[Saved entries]
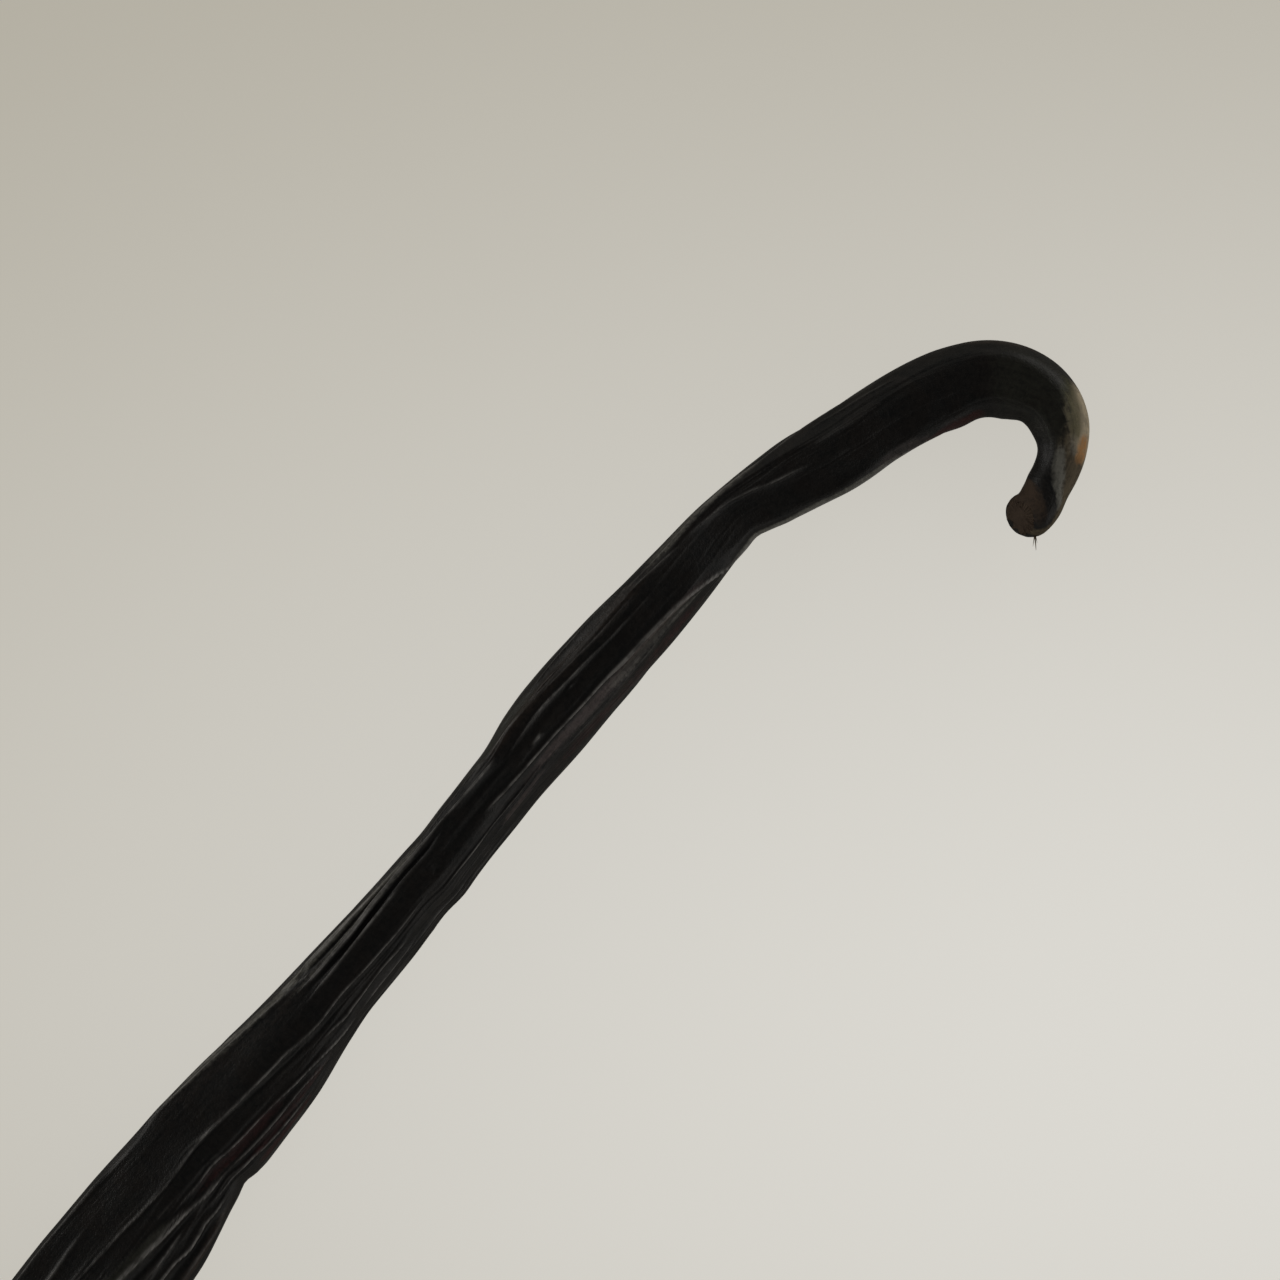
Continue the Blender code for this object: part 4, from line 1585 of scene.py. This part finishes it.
@dataclass
class StemEnd:
    """The cut end of the stem: its brown face, and the fibres that stick out of it.

    Attributes:
        rim: The skin's first ring, in millimetres.
        collar: A ring of the skin a little further on.
        middles: How many rings the face has.
        face_share: How much of the rim's width the face fills.
        dome: How far the face's middle stands out, in millimetres.
        tear: How ragged the face's outer part is, in millimetres.
        clods: How many lumps the face has.
        clod_width: A lump's width, as a share of the face's.
        strands: How many short fibres there are.
        wisps: Length, lean out of the face and radius of each hair of the wisp.
        seed: The seed of the random draws.
    """

    rim: Array
    collar: Array
    middles: int = 16
    face_share: float = 0.985
    dome: float = 0.30
    tear: float = 0.035
    clods: int = 26
    clod_width: float = 0.17
    strands: int = 34
    wisps: Keys = ((1.35, 0.30, 0.07), (1.1, 0.62, 0.045), (0.8, 0.05, 0.04))
    seed: int = 12

    def __post_init__(self) -> None:
        """Finds the face's middle and the way it looks."""
        self.middle, self.facing = rim_facing(self.rim)

    def face(self, material: Material) -> Piece:
        """Builds the cut face as a closed plug with a fibrous top.

        Args:
            material: The face's material.

        Returns:
            The piece.
        """
        rng = np.random.default_rng(self.seed)
        sides, out = len(self.rim), self.rim - self.middle
        shares = np.linspace(1.0, 0.04, self.middles)
        turn = np.linspace(0.0, 2 * math.pi, sides, endpoint=False)
        ragged = sum(
            rng.uniform(0.3, 1.0) * np.sin(lobes * turn + rng.uniform(0, 6.28))
            for lobes in (3, 5, 9, 14, 23)
        )
        clods = [
            (rng.uniform(0, 6.28), rng.uniform(0.1, 0.9), rng.uniform(-0.06, 0.07))
            for _ in range(self.clods)
        ]
        foot_share, foot_depth, sunk = 0.9, 0.5, 0.02
        rings = [self.middle + foot_share * out - foot_depth * self.facing]
        for share in shares:
            lumps = np.zeros(sides)
            for place, inward, height in clods:
                aside = share * np.cos(turn) - inward * np.cos(place)
                above = share * np.sin(turn) - inward * np.sin(place)
                lumps += height * np.exp(-((np.hypot(aside, above) / self.clod_width) ** 2))
            lift = self.dome * (1 - share**2) - sunk
            lift = lift + self.tear * ragged * ease((share - 0.3) / 0.5)
            lift = lift + lumps * ease((1.0 - share) / 0.15)
            rings.append(self.middle + share * self.face_share * out + lift[:, None] * self.facing)
        points, faces = closed_tube(np.stack(rings), turned=True)
        bleach = np.concatenate([np.zeros(sides), np.repeat(0.2 + 0.5 * shares**3, sides), [0.0, 0.2]])
        values = {"bleach": bleach, "skin_place": points}
        return mesh_piece("stem_cut", points, faces, material, values)

    def fibres(self, material: Material) -> Piece:
        """Builds the short torn fibres round the cut face.

        Args:
            material: The fibres' material.

        Returns:
            The piece.
        """
        rng = np.random.default_rng(self.seed + 1)
        made = []
        for _ in range(self.strands):
            spot = self.rim[rng.integers(len(self.rim))]
            inward = rng.uniform(0.12, 0.75) ** 0.6
            root = spot + (self.middle - spot) * (1 - inward) - 0.25 * self.facing
            splay = (spot - self.middle) / np.linalg.norm(spot - self.middle)
            way = self.facing + rng.uniform(-0.1, 0.35) * splay + rng.normal(0.0, 0.12, 3)
            length, radius = rng.uniform(0.3, 0.62), rng.uniform(0.05, 0.12)
            made.append(Strand(root, way, length, radius, rng.normal(0.0, 0.08, 3)))
        return strand_piece("stem_fibres", made, material, (0.0, 1.0))

    def wisp(self, material: Material) -> Piece:
        """Builds the pale hair-thin wisp that hangs on at the cut's outer edge.

        Args:
            material: The wisp's material.

        Returns:
            The piece.
        """
        outer = self.collar[len(self.collar) // 20]
        splay = outer - self.collar.mean(axis=0)
        splay[2] = 0.0
        splay /= np.linalg.norm(splay)
        root = outer - 0.3 * splay
        curl = 0.05 * self.facing + np.array([0.0, 0.0, 0.1])
        made = [
            Strand(root, splay + lean * self.facing, length, radius, curl, rings=12)
            for length, lean, radius in self.wisps
        ]
        return strand_piece("stem_wisp", made, material, (0.5, 1.0))


@dataclass
class BlossomEnd:
    """The withered scar at the blossom end.

    Attributes:
        rim: The skin's last ring, in millimetres.
        sides: How many points a ring of the scar has.
        profile: The scar's radius, and how far it stands out, from its foot to its middle.
        squash: Its height as a share of its width.
        seed: The seed of the random draws.
    """

    rim: Array
    sides: int = 48
    profile: Keys = (
        (0.62, -0.55), (0.60, -0.15), (0.56, 0.12), (0.50, 0.30), (0.42, 0.36), (0.33, 0.30),
        (0.22, 0.14), (0.10, 0.08),
    )
    squash: float = 0.8
    seed: int = 23

    def build(self, material: Material) -> Piece:
        """Builds the scar: a small crimped cup of dried tissue.

        Args:
            material: The scar's material.

        Returns:
            The piece.
        """
        rng = np.random.default_rng(self.seed)
        middle, inward = rim_facing(self.rim)
        facing = -inward
        side = (self.rim[0] - middle) / np.linalg.norm(self.rim[0] - middle)
        turn = np.linspace(0.0, 2 * math.pi, self.sides, endpoint=False)
        around = np.cos(turn)[:, None] * side
        around = around + self.squash * np.sin(turn)[:, None] * np.cross(facing, side)
        crimp = 1 + 0.12 * np.sin(6 * turn + rng.uniform(0, 6))
        crimp = crimp + 0.06 * np.sin(11 * turn + rng.uniform(0, 6))
        rings = []
        for radius, lift in self.profile:
            frill = lift * (1 + 0.25 * np.sin(5 * turn + 1.0) * (lift > 0))
            rings.append(middle + (radius * crimp)[:, None] * around + frill[:, None] * facing)
        points, faces = closed_tube(np.stack(rings), turned=True)
        lifts = np.repeat([max(0.0, lift) for _, lift in self.profile], self.sides)
        values = {"bleach": np.concatenate([lifts * 2.0, [0.0, 0.2]]), "skin_place": points}
        return mesh_piece("blossom_scar", points, faces, material, values)


# ---- The studio ----


@dataclass(frozen=True)
class SoftLight:
    """A large soft light aimed at the pod.

    Attributes:
        name: The light's name.
        azimuth: Where it stands round the pod, in degrees from +X.
        elevation: How high it stands, in degrees.
        distance: How far off it is, in metres.
        size: Its width and height, in metres.
        power: Its power in watts.
        colour: Its colour.
    """

    name: str
    azimuth: float
    elevation: float
    distance: float
    size: Range
    power: float
    colour: Colour

    def build(self, target: Vector) -> Piece:
        """Builds the light.

        Args:
            target: The point it is aimed at, in metres.

        Returns:
            The light.
        """
        data = bpy.data.lights.new(self.name, "AREA")
        data.shape = "RECTANGLE"
        data.size, data.size_y = self.size
        data.energy = self.power
        data.color = self.colour
        light = bpy.data.objects.new(self.name, data)
        turn, rise = math.radians(self.azimuth), math.radians(self.elevation)
        flat = math.cos(rise)
        away = Vector((math.cos(turn) * flat, math.sin(turn) * flat, math.sin(rise)))
        light.location = target + away * self.distance
        light.rotation_euler = (-away).to_track_quat("-Z", "Y").to_euler()
        bpy.context.scene.collection.objects.link(light)
        return light


@dataclass
class Studio:
    """The pale floor, the soft light and the camera.

    Attributes:
        view_turn: How far the camera is turned about the vertical, in degrees.
        view_width: How much of the table the camera takes in, in millimetres.
        view_middle: The point the camera looks at, in millimetres from the box's middle.
        view_level: The height that the view's width is measured at, in metres.
        lens: The camera's focal length, in millimetres.
        sensor: The camera's sensor width, in millimetres.
        floor_size: The floor's width, in metres.
        floor_drop: How far the floor lies under the pod's flats, in metres.
        walls: The colour of the room's dim walls.
        ceiling: The colour of its darker ceiling.
        lights: The window and the soft boxes that stand low at the sides.
    """

    view_turn: float = -51.57
    view_width: float = 100.0
    view_middle: Range = (38.4, 6.1)
    view_level: float = 0.0025
    lens: float = 85.0
    sensor: float = 36.0
    floor_size: float = 4.0
    floor_drop: float = 0.00004
    walls: Colour = (0.24, 0.235, 0.22)
    ceiling: Colour = (0.05, 0.05, 0.049)
    lights: tuple[SoftLight, ...] = (
        SoftLight("window", -72.0, 14.0, 1.3, (1.5, 0.5), 0.9, (1.0, 0.99, 0.98)),
        SoftLight("far_wall", 118.0, 7.0, 1.4, (1.4, 0.4), 3.0, (1.0, 0.98, 0.94)),
        SoftLight("end_window", -8.0, 16.0, 1.2, (1.0, 0.5), 1.1, (1.0, 0.98, 0.95)),
    )

    def build_camera(self) -> Piece:
        """Builds the camera, which looks straight down at the stem's half of the pod.

        Returns:
            The camera.
        """
        data = bpy.data.cameras.new("camera")
        data.lens = self.lens
        data.sensor_width = self.sensor
        data.clip_start, data.clip_end = 0.01, 20.0
        camera = bpy.data.objects.new("camera", data)
        low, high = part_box(NODE)
        middle = (Vector(low) + Vector(high)) / 2
        right, up = (place * MM for place in self.view_middle)
        rise = self.view_level + self.view_width * MM * self.lens / self.sensor
        camera.location = (middle.x + right, middle.y + up, rise)
        camera.rotation_euler = (0.0, 0.0, math.radians(self.view_turn))
        bpy.context.scene.collection.objects.link(camera)
        bpy.context.scene.camera = camera
        return camera

    def build_floor(self, material: Material) -> Piece:
        """Builds the floor, a hair under the pod's flats.

        Args:
            material: The floor's material.

        Returns:
            The floor.
        """
        half = self.floor_size / 2
        outline = ((-half, -half), (half, -half), (half, half), (-half, half))
        mesh = bpy.data.meshes.new("floor")
        mesh.from_pydata([(x, y, -self.floor_drop) for x, y in outline], [], [(0, 1, 2, 3)])
        mesh.materials.append(material)
        floor = bpy.data.objects.new("floor", mesh)
        bpy.context.scene.collection.objects.link(floor)
        return floor

    def build_lights(self) -> None:
        """Builds the soft boxes, and the room's own light: dim walls and a darker ceiling."""
        target = Vector((self.view_middle[0] * MM, self.view_middle[1] * MM, 0.0))
        for light in self.lights:
            light.build(target)
        world = bpy.data.worlds.new("room")
        bpy.context.scene.world = world
        world.use_nodes = True
        sheet = NodeSheet(world.node_tree)
        direction = sheet.add("ShaderNodeTexCoord").outputs["Generated"]
        height = sheet.add("ShaderNodeSeparateXYZ", {"Vector": direction}).outputs["Z"]
        colour = sheet.blend(sheet.remap(height, (0.25, 0.75)), self.walls, self.ceiling)
        background = world.node_tree.nodes["Background"]
        sheet.join(colour, background.inputs["Color"])
        background.inputs["Strength"].default_value = 1.0


def write_sizes() -> None:
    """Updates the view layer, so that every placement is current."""
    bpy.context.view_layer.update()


def main() -> None:
    """Builds the pod, its finish and the studio, and reports each piece."""
    logging.basicConfig(level=logging.INFO, format="%(name)s: %(message)s")
    studio = Studio()
    studio.build_camera()
    groups = SharedGroups()
    skin = PodSkin(PodForm())
    pieces = [skin.build(SkinFinish().material(groups))]
    cut_finish = FibreFinish("cut_fibre", paint(92, 75, 61), paint(112, 94, 77)).material(groups)
    straw_finish = FibreFinish("straw_fibre", paint(112, 88, 62), paint(196, 180, 150)).material(groups)
    scar_finish = FibreFinish("dried_scar", paint(34, 24, 18), paint(84, 66, 48)).material(groups)
    stem = StemEnd(skin.stem_ring, skin.collar_ring)
    pieces += [stem.face(cut_finish), stem.fibres(cut_finish), stem.wisp(straw_finish)]
    pieces.append(BlossomEnd(skin.tip_ring).build(scar_finish))
    studio.build_floor(PaperFinish().material(groups))
    studio.build_lights()
    bpy.context.scene.view_settings.view_transform = "Standard"
    for piece in pieces:
        LOG.info("%s: %d faces", piece.name, len(piece.data.polygons))
    write_sizes()


if __name__ == "__main__":
    main()
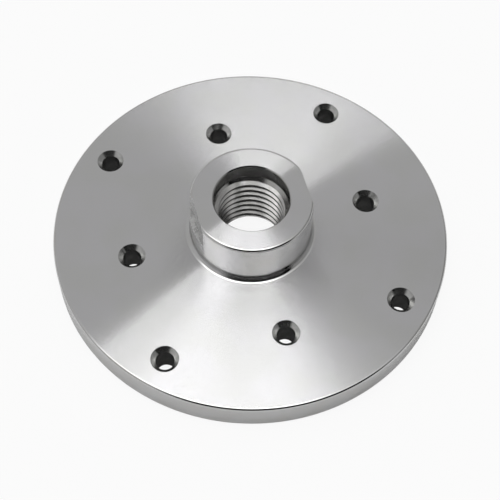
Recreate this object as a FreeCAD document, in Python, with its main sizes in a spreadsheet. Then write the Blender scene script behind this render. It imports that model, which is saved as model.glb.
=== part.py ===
"""Lathe faceplate: one turned steel piece with a screw-on spindle hub.

Millimetres. The origin is the centre of the work side. +Z runs along the
spindle axis towards the hub, and +X is square to the hub's wrench flats and
passes through two of the inner screw holes.
"""
import FreeCAD, Part
import os
import Sketcher

NODE = "faceplate"

# alias, value in millimetres or degrees, what it is
DIMENSIONS = (
    ("plate_dia", 160.0, "outside of the disc"),
    ("plate_thick", 13.0, "thickness of the disc"),
    ("work_edge", 0.5, "chamfer of the rim on the work side"),
    ("rim_round", 1.2, "rounding of the rim on the spindle side"),
    ("hub_dia", 49.0, "outside of the hub"),
    ("hub_height", 22.0, "height of the hub above the disc"),
    ("hub_chamfer", 1.2, "chamfer of the hub's top edge"),
    ("foot_round", 2.0, "fillet where the hub meets the disc"),
    ("flats_across", 45.0, "wrench size"),
    ("flats_length", 11.0, "length of the flats, from the hub's top"),
    ("thread_major", 30.0, "M30 x 3.5 spindle thread"),
    ("thread_pitch", 3.5, "its pitch"),
    ("thread_start", 2.6, "first groove on +X, below the work side"),
    ("register_dia", 30.2, "plain bore that sits on the spindle's register"),
    ("register_depth", 7.0, "its depth"),
    ("mouth_chamfer", 0.4, "broken edge at the mouth of the register"),
    ("exit_chamfer", 1.0, "broken edge where the thread leaves the work side"),
    ("outer_circle", 135.0, "pitch circle of the outer screw holes"),
    ("outer_angle", 45.0, "first outer hole, from +X"),
    ("inner_circle", 99.0, "pitch circle of the inner screw holes"),
    ("inner_angle", 0.0, "first inner hole, from +X"),
    ("screw_dia", 7.4, "clearance hole for a wood screw"),
    ("sink_dia", 11.0, "width of the countersink"),
    ("sink_angle", 90.0, "full angle of the countersink"),
    ("screw_count", 4, "screw holes on each circle"),
)

# formulas that several sketches share
RIM = "dims.plate_dia / 2"
HUB = "dims.hub_dia / 2"
TOP = "dims.plate_thick + dims.hub_height"
REGISTER = "dims.register_dia / 2"
SHOULDER = f"{TOP} - dims.register_depth"
# the ISO profile: 5/8 of the sharp triangle's height, on each side
CREST = "(dims.thread_major / 2 - 5 / 8 * dims.thread_pitch * cos(30 deg))"

# ways to name a sketch's own origin and axes, and a line's ends
ORIGIN, X_AXIS, Y_AXIS = -1, -1, -2
START, END = 1, 2


def fill_sheet(document):
    """Put the driving dimensions into a spreadsheet, one alias a row."""
    sheet = document.addObject("Spreadsheet::Sheet", "dims")
    for row, (alias, value, note) in enumerate(DIMENSIONS, start=1):
        sheet.set(f"A{row}", alias)
        sheet.set(f"B{row}", str(value))
        sheet.set(f"C{row}", note)
        sheet.setAlias(f"B{row}", alias)
    return sheet


def bind(feature, **formulas):
    """Drive the feature's properties from the sheet."""
    for name, formula in formulas.items():
        feature.setExpression(name, formula)


def new_sketch(body, name, plane, height=None):
    """Sketch on one of the body's origin planes, raised by a formula."""
    sketch = body.newObject("Sketcher::SketchObject", name)
    planes = {item.Role: item for item in body.Origin.OriginFeatures}
    sketch.AttachmentSupport = (planes[plane], [""])
    sketch.MapMode = "FlatFace"
    if height:
        sketch.setExpression("AttachmentOffset.Base.z", height)
    return sketch


def place_point(sketch, line, end, across, up):
    """Dimension one end of a line from the sketch's axes."""
    for kind, axis, formula in (("DistanceX", Y_AXIS, across), ("DistanceY", X_AXIS, up)):
        if formula == "0":
            sketch.addConstraint(Sketcher.Constraint("PointOnObject", line, end, axis))
        else:
            rule = Sketcher.Constraint(kind, ORIGIN, START, line, end, 1.0)
            number = sketch.addConstraint(rule)
            sketch.setExpression(f"Constraints[{number}]", formula)


def draw_outline(sketch, corners):
    """Closed outline whose corners are pairs of formulas."""
    first = sketch.GeometryCount
    count = len(corners)
    spots = [FreeCAD.Vector(1 + index, index * index, 0) for index in range(count)]
    for index in range(count):
        sketch.addGeometry(Part.LineSegment(spots[index], spots[(index + 1) % count]))
    for index in range(count):
        after = first + (index + 1) % count
        sketch.addConstraint(Sketcher.Constraint("Coincident", first + index, END, after, START))
    for index, (across, up) in enumerate(corners):
        place_point(sketch, first + index, START, across, up)


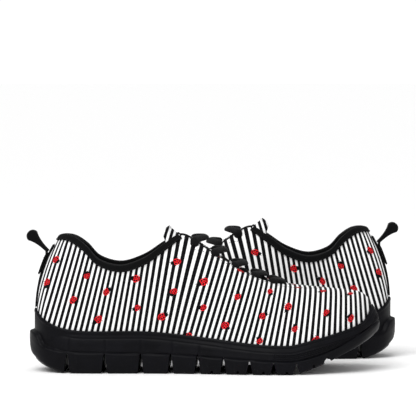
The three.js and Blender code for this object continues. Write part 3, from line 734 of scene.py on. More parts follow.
def makePrintMap():
    shares = np.linspace(0, 1, 161)
    ups = np.linspace(0, 1, 61)
    stations = np.arange(printLay["first"], printLay["last"], printLay["step"])
    tables = {}
    for side in (1, -1):
        grid = skin(side * np.maximum(shares, 1e-5)[:, None], ups[None, :])
        x, y, z = grid[..., 0], grid[..., 1], grid[..., 2]
        heelX = np.maximum.accumulate(x[0])
        toeX = np.minimum.accumulate(x[-1])
        heelZ = np.interp(stations, heelX, z[0])
        toeZ = np.interp(stations, toeX[::-1], z[-1][::-1])
        rowY, rowZ = np.zeros((2, len(stations), len(ups)))
        for j in range(len(ups)):
            rowX = np.maximum.accumulate(x[:, j])
            early, late = stations < rowX[0], stations > rowX[-1]
            rowY[:, j] = np.where(early | late, centreAt(stations), np.interp(stations, rowX, y[:, j]))
            rowZ[:, j] = np.where(early, heelZ, np.where(late, toeZ, np.interp(stations, rowX, z[:, j])))
        steps = np.hypot(np.diff(rowY, axis=1), np.diff(rowZ, axis=1))
        tables[side] = np.hstack([np.zeros((len(stations), 1)), np.cumsum(steps, axis=1)])
        tables[side, "edge"] = rowY[:, -1]
    gap = np.abs(tables[1, "edge"] - tables[-1, "edge"])
    total = tables[1][:, -1] + gap + tables[-1][:, -1]
    heelEnd = int(np.searchsorted(stations, printLay["heelEnd"]))
    total[:heelEnd] = total[heelEnd]
    girth = skin(np.maximum(shares, 1e-5), np.full_like(shares, 0.45))
    run = runAlong(girth[:, :2])
    extra = run - girth[:, 0]
    heelShare = printLay["heelShare"]
    beyond = extra - np.interp(heelShare, shares, extra)
    extra = np.where(shares < heelShare, printLay["heelEase"] * beyond, 0)

    def at(around, up, points):
        around, up = np.broadcast_arrays(np.asarray(around, float), np.asarray(up, float))
        x = points[..., 0]
        v = np.zeros_like(x)
        column = np.clip((up * (len(ups) - 1)), 0, len(ups) - 1)
        low = np.minimum(column.astype(int), len(ups) - 2)
        station = np.clip((x - stations[0]) / printLay["step"], 0, len(stations) - 1.001)
        first = station.astype(int)
        k, m = station - first, column - low
        for side in (1, -1):
            t = tables[side]
            value = ((1 - k) * ((1 - m) * t[first, low] + m * t[first, low + 1])
                     + k * ((1 - m) * t[first + 1, low] + m * t[first + 1, low + 1]))
            if side < 0:
                value = (1 - k) * total[first] + k * total[first + 1] - value
            v = np.where(np.sign(around) * side >= (0 if side > 0 else 1e-9), value, v)
        u = x + np.interp(np.abs(around), shares, extra)
        above = points[..., 2] - printLay["pivot"]
        foot = x - above * 0.2
        u = u - above * np.tan(np.radians(leanAt(foot)))
        return np.stack([u + 60, v + 40], -1)
    return at


printAt = makePrintMap()
print("shoe lines ready")


# Meshes.
# A shoe's own frame becomes the shared frame: the right shoe moves, the left one is mirrored too.
def shoePlaces():
    ring = np.concatenate([np.arange(columns + 1), np.arange(1 - columns, 0)]) / columns
    lowest = solePoint(ring, 0)[:, 1].min() * mm
    rightLow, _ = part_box("right_midsole")
    leftLow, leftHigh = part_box("left_midsole")
    right = Matrix.Translation((rightLow.x, rightLow.y - lowest, 0))
    left = Matrix.Translation((leftHigh.x, leftLow.y - lowest, 0)) @ Matrix.Diagonal((-1, 1, 1, 1))
    return {"right": right, "left": left}


places = shoePlaces()


def meshFrom(name, points, faces, uvs=None, closed=True, sharp=40):
    mesh = bpy.data.meshes.new(name)
    metres = (np.asarray(points, float).reshape(-1, 3) * mm).tolist()
    mesh.from_pydata(metres, [], [list(map(int, face)) for face in faces])
    if uvs is not None:
        layer = mesh.uv_layers.new(name=uvName)
        corner = np.zeros(len(mesh.loops), int)
        mesh.loops.foreach_get("vertex_index", corner)
        layer.data.foreach_set("uv", np.asarray(uvs, float).reshape(-1, 2)[corner].ravel())
    finishMesh(mesh, closed, sharp)
    return mesh


def finishMesh(mesh, closed=True, sharp=40):
    work = bmesh.new()
    work.from_mesh(mesh)
    bmesh.ops.remove_doubles(work, verts=work.verts, dist=0.00001)
    bmesh.ops.dissolve_degenerate(work, edges=work.edges, dist=0.000002)
    if closed:
        bmesh.ops.recalc_face_normals(work, faces=work.faces)
        if work.calc_volume(signed=True) < 0:
            bmesh.ops.reverse_faces(work, faces=work.faces)
    work.to_mesh(mesh)
    work.free()
    mesh.shade_smooth()
    mesh.set_sharp_from_angle(angle=math.radians(sharp))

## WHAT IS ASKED
Only the lines from the opening of the material through the line with "stick out of it." should be echoed, exactly as written.

## FINAL RESULT
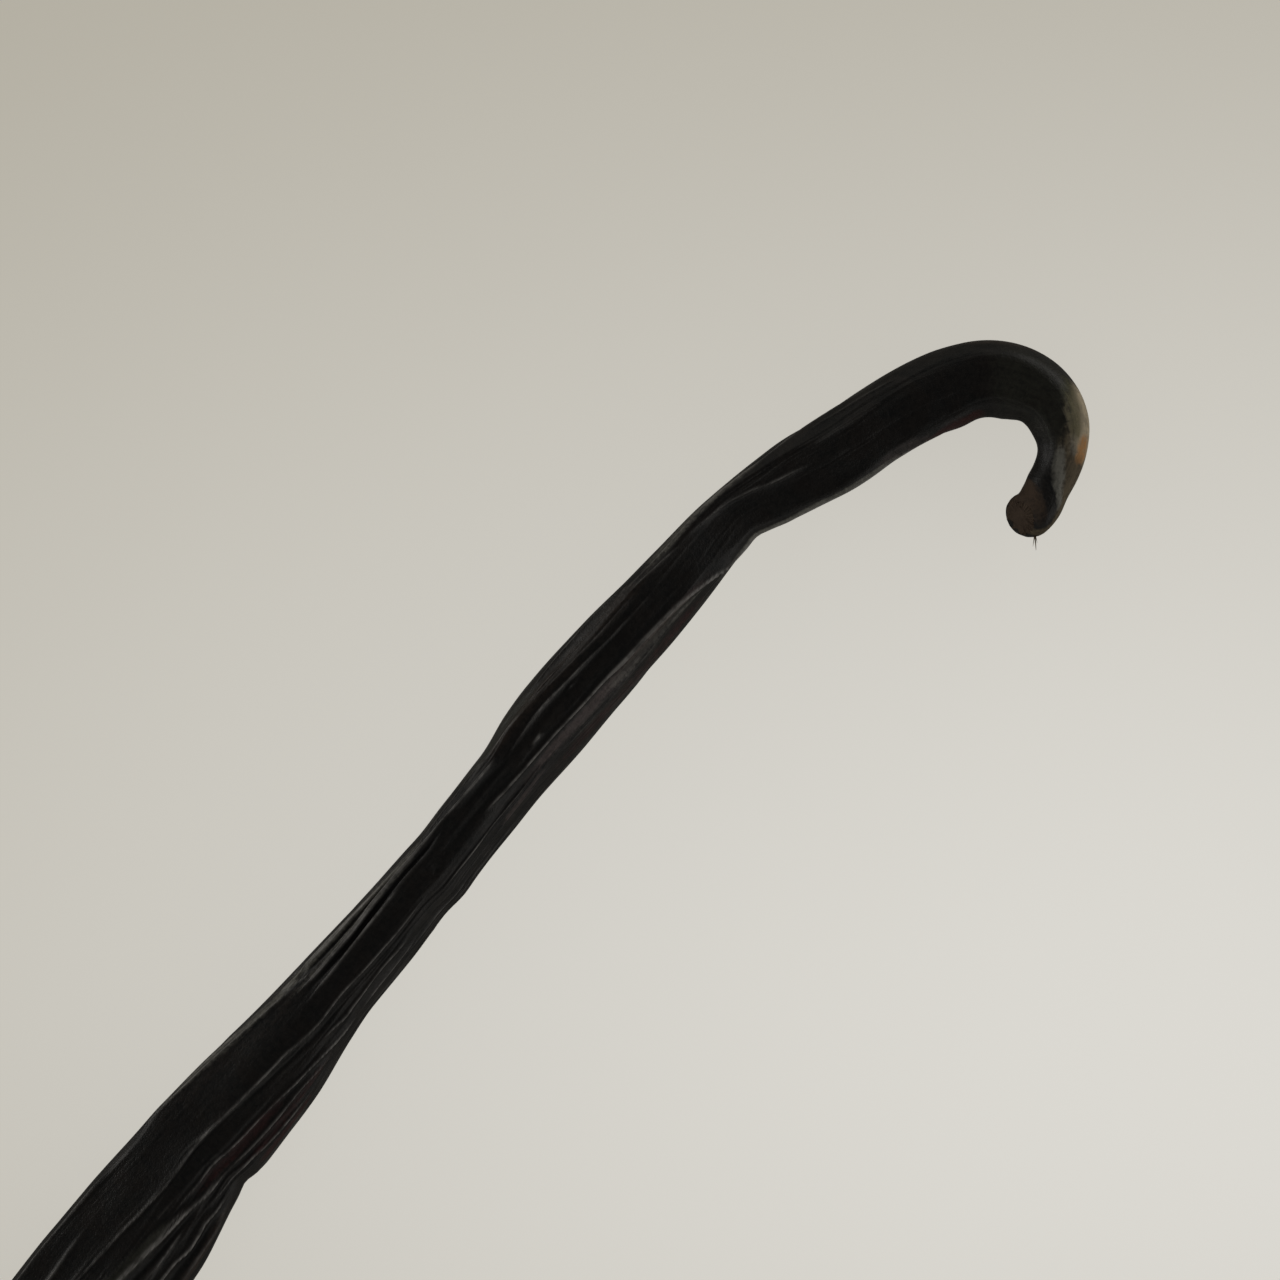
Continue the Blender code for this object: part 4, from line 1585 of scene.py. This part finishes it.
@dataclass
class StemEnd:
    """The cut end of the stem: its brown face, and the fibres that stick out of it.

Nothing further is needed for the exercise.